I'm looking for ideas how to solve the following:

In my private network at home (connected via dial-up DSL, which should be always up, but I don't consider this 100% reliable), I'm running a samba ADDC managing all my user accounts, which runs in my trusted internal network segment. All non-Windows clients use winbind for authentication (pam and nss).

For email, I'm running an MTA on a virtual server outside my network. This is a Debian installation, because the hoster only works with Linux  -- anyways, right now, it has an old OpenLDAP with my users that was replicated from my internal directory (through an OpenVPN tunnel), but this doesn't work any more since I'm using a samba version with integrated directory.
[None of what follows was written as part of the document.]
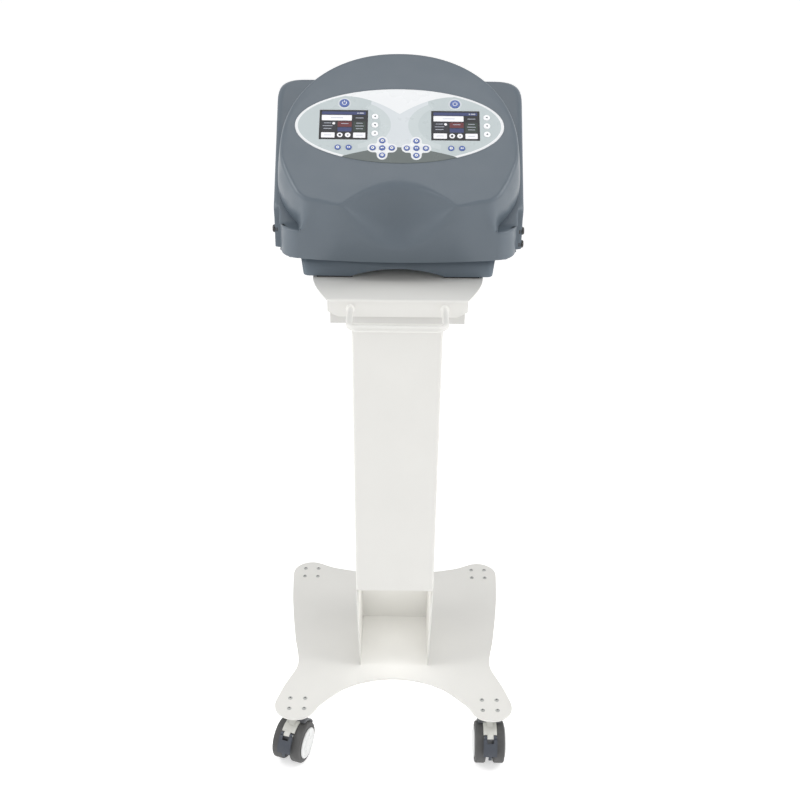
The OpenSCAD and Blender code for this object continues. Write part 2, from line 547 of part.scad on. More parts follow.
post_at = [for (q = [[-40, 55], [40, 55], [-110, -40], [110, -40]]) [q[0] * panel_a / 170, panel_v + q[1] * panel_b / 74]];
module control_panel() {
  color([0.8, 0.83, 0.83])
  on_face(0, 0, 0)
  difference() {
    union() {
      translate([0, panel_v, -panel_t]) linear_extrude(panel_t) polygon([for (k = [0:95]) [panel_a * cos(k * 3.75), panel_b * sin(k * 3.75)]]);
      for (p = post_at) translate([p[0], p[1], -9.4]) cylinder(r = 3, h = 9, $fn = 24);
    }
    for (k = keys) translate([k[0], k[1], -10]) cylinder(r = k[2] + key_c, h = 20, $fn = 32);
    for (s = [-1, 1]) translate([s * lcd_u - lcd_w / 2, lcd_v - lcd_h / 2, -10]) cube([lcd_w, lcd_h, 20]);
  }
}

module display(s) {
  on_face(s * lcd_u, lcd_v, 0) {
    translate([-lcd_w / 2 + key_c, -lcd_h / 2 + key_c, -panel_t - 0.5]) cube([lcd_w - 2 * key_c, lcd_h - 2 * key_c, panel_t + 0.5 - win_t]);
    translate([-lcd_w / 2 - 3, -lcd_h / 2 - 3, -panel_t - 4]) cube([lcd_w + 6, lcd_h + 6, 4]);
    translate([-12, -8, -9.4]) cube([24, 10, 6]);
  }
}
module display_left() { color([0.1, 0.11, 0.14]) display(-1); }
module display_right() { color([0.1, 0.11, 0.14]) display(1); }

module key_body(i) {
  k = keys[i];
  on_face(k[0], k[1], 0) {
    translate([0, 0, -panel_t - 0.8]) cylinder(r = k[2], h = panel_t + 0.8 + key_up, $fn = 32);
    translate([0, 0, -panel_t - 1.4]) cylinder(r = k[2] + 1, h = 1.36, $fn = 32);
  }
}
kb = [0.27, 0.37, 0.63];
kw = [0.93, 0.93, 0.92];
module key_power_left() { color(kb) key_body(0); }
module key_power_right() { color(kb) key_body(1); }
module key_left_up() { color(kw) key_body(2); }
module key_left_select() { color(kw) key_body(3); }
module key_left_down() { color(kw) key_body(4); }
module key_right_up() { color(kw) key_body(5); }
module key_right_select() { color(kw) key_body(6); }
module key_right_down() { color(kw) key_body(7); }
module pad_left_ok() { color(kb) key_body(8); }
module pad_left_up() { color(kb) key_body(9); }
module pad_left_down() { color(kb) key_body(10); }
module pad_left_back() { color(kb) key_body(11); }
module pad_left_next() { color(kb) key_body(12); }
module pad_right_ok() { color(kb) key_body(13); }
module pad_right_up() { color(kb) key_body(14); }
module pad_right_down() { color(kb) key_body(15); }
module pad_right_back() { color(kb) key_body(16); }
module pad_right_next() { color(kb) key_body(17); }
module key_left_cold() { color(kb) key_body(18); }
module key_left_hot() { color(kb) key_body(19); }
module key_right_cold() { color(kb) key_body(20); }
module key_right_hot() { color(kb) key_body(21); }

// ---------------------------------------------------------------- console: inside and sockets

module main_board() {
  color([0.1, 0.35, 0.2])
  on_face(0, 0, 0) {
    translate([-lcd_u - 37, panel_v - 65, -11.1]) cube([2 * lcd_u + 100, 126, 1.6]);
    for (k = keys) translate([k[0], k[1], -9.7]) cylinder(r = 2.5, h = 9.7 - panel_t - 1.4 - key_travel - 0.3, $fn = 24);
  }
}

module hose_ports() {
  color([0.06, 0.06, 0.06])
  for (q = [[-1, 73], [1, 73], [1, 50]]) translate([q[0] * con_w, port_y, tray_z + q[1]]) rotate([0, q[0] * 90, 0])
    difference() {
      union() {
        translate([0, 0, -14]) cylinder(r = 4.95, h = 16, $fn = 32);
        rotate_extrude($fn = 32) polygon([[0, 0], [6.6, 0], [6.6, 1.2], [5.6, 3], [4.4, 3.8], [0, 3.8]]);
        translate([0, 0, -wall - 2]) cylinder(r = 6.6, h = 2, $fn = 32);
      }
      translate([0, 0, -8]) cylinder(r = 2.6, h = 20, $fn = 32);
    }
}

module power_inlet() {
  color([0.08, 0.08, 0.09])
  translate([-inlet_x, con_rear, tray_z + 62]) difference() {
    union() {
      translate([0.2, -26, 0.2]) cube([45.6, 28, 27.6]);
      translate([-3, 0, -3]) cube([52, 2.5, 34]);
    }
    // socket for a mains connector
    translate([3, -18, 6]) cube([24.5, 30, 16.5]);
    // rocker opening
    translate([32, -12, 4]) cube([11, 20, 20]);
    translate([28, -2, 14]) rotate([0, 90, 0]) cylinder(r = 1.5, h = 17.4, $fn = 24);
  }
  color([0.7, 0.7, 0.7]) for (q = [[8.5, 16], [22, 16], [15.2, 11]]) translate([-inlet_x + q[0] - 1, con_rear - 19, tray_z + 62 + q[1] - 2]) cube([2, 14, 4]);
}

module rocker_switch() {
  color([0.12, 0.12, 0.13])
  translate([-inlet_x + 32.3, con_rear, tray_z + 62 + 14]) {
    rotate([90, 0, 90]) linear_extrude(10.4) polygon([[-6, -3], [-2, -8], [2.4, -9], [3.4, -8.6], [2.2, 0], [0.6, 8.6], [-0.4, 8.9], [-2, 8], [-6, 3]]);
    translate([-2, -2, 0]) rotate([0, 90, 0]) cylinder(r = 1.44, h = 14.4, $fn = 24);
  }
}

floor_z = tray_z + foot_h + wall + 14;
module power_supply() {
  color([0.72, 0.73, 0.74]) translate([-pan_w + 14, pan_rear - 114, floor_z]) difference() { cube([70, 96, 40]); for (k = [0:5]) translate([8 + k * 10, 10, 38]) cube([4, 76, 5]); }
}
module water_tank() {
  color([0.85, 0.88, 0.9]) translate([-pan_w + 102, pan_rear - 154, floor_z]) difference() {
    union() { cube([tank_w, 120, 110]); translate([tank_w / 2, 60, 109]) cylinder(r = 22, h = 14); }
    translate([3, 3, 3]) cube([tank_w - 6, 114, 104]);
    translate([tank_w / 2, 60, 100]) cylinder(r = 18, h = 30);
  }
}
module pump() {
  color([0.2, 0.2, 0.22]) translate([pan_w - 42, 60, floor_z]) {
    translate([-14, -30, 0]) cube([34, 70, 6]);
    translate([3, 30, 24]) rotate([90, 0, 0]) cylinder(r = 19, h = 52);
    translate([3, 36, 24]) rotate([90, 0, 0]) cylinder(r = 14, h = 8);
    translate([3, -40, 24]) rotate([-90, 0, 0]) cylinder(r = 4, h = 20, $fn = 24);
  }
}

// ---------------------------------------------------------------- assembly

base_plate();
column_shell();
column_back();
column_bolts();
head_bracket();
tray();
handle();
caster_plates();
caster_screws();
caster_fl_fork();
caster_fl_tyres();
caster_fl_discs();
brake_fl();
caster_fr_fork();
caster_fr_tyres();
caster_fr_discs();
brake_fr();
caster_rl_fork();
caster_rl_tyres();
caster_rl_discs();
caster_rr_fork();
caster_rr_tyres();
caster_rr_discs();
base_pan();
rubber_feet();
rear_shell();
front_shell();
control_panel();
display_left();
display_right();
key_power_left();
key_power_right();
key_left_up();
key_left_select();
key_left_down();
key_right_up();
key_right_select();
key_right_down();
pad_left_ok();
pad_left_up();
pad_left_down();
pad_left_back();
pad_left_next();
pad_right_ok();
pad_right_up();
pad_right_down();
pad_right_back();
pad_right_next();
key_left_cold();
key_left_hot();
key_right_cold();
key_right_hot();
hose_ports();
power_inlet();
rocker_switch();
main_board();
power_supply();
water_tank();
pump();
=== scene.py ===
from math import atan2, cos, pi, radians, sin, sqrt

import bmesh
import bpy
import numpy as np
from bpy.props import BoolProperty, FloatProperty, FloatVectorProperty, PointerProperty
from mathutils import Matrix, Vector
from mathutils.geometry import delaunay_2d_cdt


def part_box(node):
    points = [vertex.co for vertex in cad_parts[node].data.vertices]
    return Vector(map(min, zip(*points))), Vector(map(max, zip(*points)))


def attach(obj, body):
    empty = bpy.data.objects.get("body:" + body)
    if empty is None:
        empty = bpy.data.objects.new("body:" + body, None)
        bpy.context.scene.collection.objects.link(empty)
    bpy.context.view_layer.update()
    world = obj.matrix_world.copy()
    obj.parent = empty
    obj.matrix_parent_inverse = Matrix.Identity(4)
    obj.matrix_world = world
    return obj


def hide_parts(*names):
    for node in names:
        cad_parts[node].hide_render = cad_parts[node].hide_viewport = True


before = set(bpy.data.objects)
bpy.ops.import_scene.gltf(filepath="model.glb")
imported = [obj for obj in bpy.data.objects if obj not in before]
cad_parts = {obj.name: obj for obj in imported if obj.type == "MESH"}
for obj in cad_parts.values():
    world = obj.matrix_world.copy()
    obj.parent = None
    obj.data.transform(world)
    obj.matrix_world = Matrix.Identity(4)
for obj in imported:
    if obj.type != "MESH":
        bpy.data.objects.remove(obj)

bl_info = {
    "name": "Hot Cold Therapy Machine",
    "version": (1, 0, 0),
    "blender": (4, 5, 0),
    "location": "3D Viewport > Sidebar > Therapy Machine",
    "description": "Builds the visual pieces of a two-channel hot and cold therapy machine on its trolley",
    "category": "Add Mesh",
}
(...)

What I want is the MTA to know all my users, so it can verify recipients even when it can't connect to my internal network. On the other hand, I want this external host to have as little access to my internal network as possible, and I want it to have just the information it needs, for security reasons. A VPN connection directly wiring the external machine into my trusted network would circumvent my firewall...

The current setup uses dovecot for local delivery and to manage sieve filters, so any user receiving mail also needs a home directory on the external machine, and I also need a way to authenticate for IMAP and SMTP.

Any suggestions what I could try?


----------